**Structured object records:**
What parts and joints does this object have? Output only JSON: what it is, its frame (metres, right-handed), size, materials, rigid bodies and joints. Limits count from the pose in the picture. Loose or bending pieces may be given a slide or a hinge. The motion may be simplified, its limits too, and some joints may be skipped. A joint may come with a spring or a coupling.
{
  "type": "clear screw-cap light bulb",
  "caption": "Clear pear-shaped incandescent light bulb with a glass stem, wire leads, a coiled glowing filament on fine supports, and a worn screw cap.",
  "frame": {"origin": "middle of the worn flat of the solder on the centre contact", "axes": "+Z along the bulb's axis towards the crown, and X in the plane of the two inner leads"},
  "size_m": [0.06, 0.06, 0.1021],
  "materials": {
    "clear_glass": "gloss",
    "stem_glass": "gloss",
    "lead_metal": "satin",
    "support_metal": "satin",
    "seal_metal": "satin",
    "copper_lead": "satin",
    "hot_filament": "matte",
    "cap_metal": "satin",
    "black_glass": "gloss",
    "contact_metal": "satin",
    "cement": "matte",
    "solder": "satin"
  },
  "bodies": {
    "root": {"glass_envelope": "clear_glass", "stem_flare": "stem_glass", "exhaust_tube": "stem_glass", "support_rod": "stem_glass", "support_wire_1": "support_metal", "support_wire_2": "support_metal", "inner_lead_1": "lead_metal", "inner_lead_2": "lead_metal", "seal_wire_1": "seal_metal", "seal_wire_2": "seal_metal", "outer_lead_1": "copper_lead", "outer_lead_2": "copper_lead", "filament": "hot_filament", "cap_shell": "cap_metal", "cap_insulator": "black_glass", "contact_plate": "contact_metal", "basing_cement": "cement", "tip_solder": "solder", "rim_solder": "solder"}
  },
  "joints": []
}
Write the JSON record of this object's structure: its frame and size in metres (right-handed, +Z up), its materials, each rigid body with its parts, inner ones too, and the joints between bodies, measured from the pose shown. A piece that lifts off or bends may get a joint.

**THE REQUEST:** Extract the whole listing, character for character.

**RESULT OF THIS EXERCISE:**
What parts and joints does this object have? Output only JSON: what it is, its frame (metres, right-handed), size, materials, rigid bodies and joints. Limits count from the pose in the picture. Loose or bending pieces may be given a slide or a hinge. The motion may be simplified, its limits too, and some joints may be skipped. A joint may come with a spring or a coupling.
{
  "type": "clear screw-cap light bulb",
  "caption": "Clear pear-shaped incandescent light bulb with a glass stem, wire leads, a coiled glowing filament on fine supports, and a worn screw cap.",
  "frame": {"origin": "middle of the worn flat of the solder on the centre contact", "axes": "+Z along the bulb's axis towards the crown, and X in the plane of the two inner leads"},
  "size_m": [0.06, 0.06, 0.1021],
  "materials": {
    "clear_glass": "gloss",
    "stem_glass": "gloss",
    "lead_metal": "satin",
    "support_metal": "satin",
    "seal_metal": "satin",
    "copper_lead": "satin",
    "hot_filament": "matte",
    "cap_metal": "satin",
    "black_glass": "gloss",
    "contact_metal": "satin",
    "cement": "matte",
    "solder": "satin"
  },
  "bodies": {
    "root": {"glass_envelope": "clear_glass", "stem_flare": "stem_glass", "exhaust_tube": "stem_glass", "support_rod": "stem_glass", "support_wire_1": "support_metal", "support_wire_2": "support_metal", "inner_lead_1": "lead_metal", "inner_lead_2": "lead_metal", "seal_wire_1": "seal_metal", "seal_wire_2": "seal_metal", "outer_lead_1": "copper_lead", "outer_lead_2": "copper_lead", "filament": "hot_filament", "cap_shell": "cap_metal", "cap_insulator": "black_glass", "contact_plate": "contact_metal", "basing_cement": "cement", "tip_solder": "solder", "rim_solder": "solder"}
  },
  "joints": []
}
Write the JSON record of this object's structure: its frame and size in metres (right-handed, +Z up), its materials, each rigid body with its parts, inner ones too, and the joints between bodies, measured from the pose shown. A piece that lifts off or bends may get a joint.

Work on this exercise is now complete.